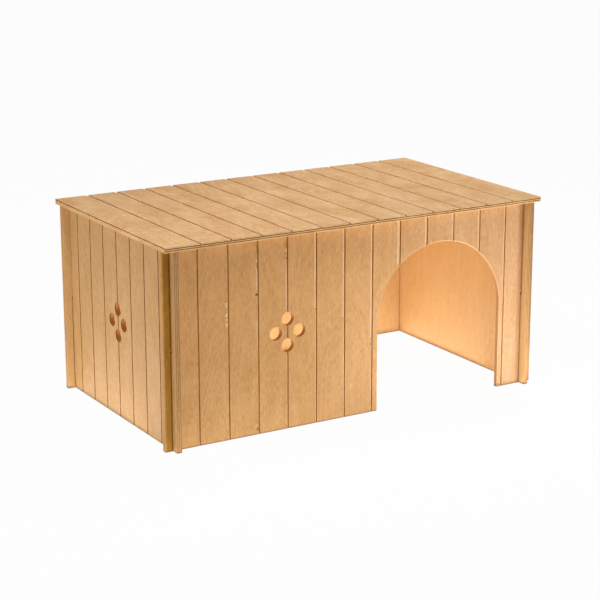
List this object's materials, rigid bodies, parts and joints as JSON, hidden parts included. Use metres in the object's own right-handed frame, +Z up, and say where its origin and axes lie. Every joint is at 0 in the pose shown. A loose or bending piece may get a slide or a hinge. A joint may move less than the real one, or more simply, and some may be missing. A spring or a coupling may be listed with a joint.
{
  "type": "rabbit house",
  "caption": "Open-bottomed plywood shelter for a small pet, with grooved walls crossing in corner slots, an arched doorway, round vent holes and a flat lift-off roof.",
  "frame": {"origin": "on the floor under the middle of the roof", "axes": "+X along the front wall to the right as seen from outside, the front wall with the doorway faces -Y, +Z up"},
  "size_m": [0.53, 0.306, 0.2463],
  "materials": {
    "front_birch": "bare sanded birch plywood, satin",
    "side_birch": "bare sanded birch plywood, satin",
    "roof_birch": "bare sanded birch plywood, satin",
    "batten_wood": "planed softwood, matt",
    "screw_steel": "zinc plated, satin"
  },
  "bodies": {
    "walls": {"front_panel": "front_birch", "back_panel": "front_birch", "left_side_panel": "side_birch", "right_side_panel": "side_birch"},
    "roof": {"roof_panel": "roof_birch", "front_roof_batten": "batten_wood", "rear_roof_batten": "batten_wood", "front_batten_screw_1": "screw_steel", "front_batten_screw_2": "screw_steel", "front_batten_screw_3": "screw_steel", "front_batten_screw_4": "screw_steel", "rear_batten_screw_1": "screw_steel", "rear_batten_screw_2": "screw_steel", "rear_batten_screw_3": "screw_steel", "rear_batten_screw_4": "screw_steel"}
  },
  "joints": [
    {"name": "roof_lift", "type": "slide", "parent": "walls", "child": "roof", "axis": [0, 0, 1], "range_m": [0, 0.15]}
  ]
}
+-------+
## INSTRUCTIONS TO FOLLOW
Show all lines above holding "axes".

## WRITTEN RESPONSE
List this object's materials, rigid bodies, parts and joints as JSON, hidden parts included. Use metres in the object's own right-handed frame, +Z up, and say where its origin and axes lie. Every joint is at 0 in the pose shown. A loose or bending piece may get a slide or a hinge. A joint may move less than the real one, or more simply, and some may be missing. A spring or a coupling may be listed with a joint.
  "frame": {"origin": "on the floor under the middle of the roof", "axes": "+X along the front wall to the right as seen from outside, the front wall with the doorway faces -Y, +Z up"},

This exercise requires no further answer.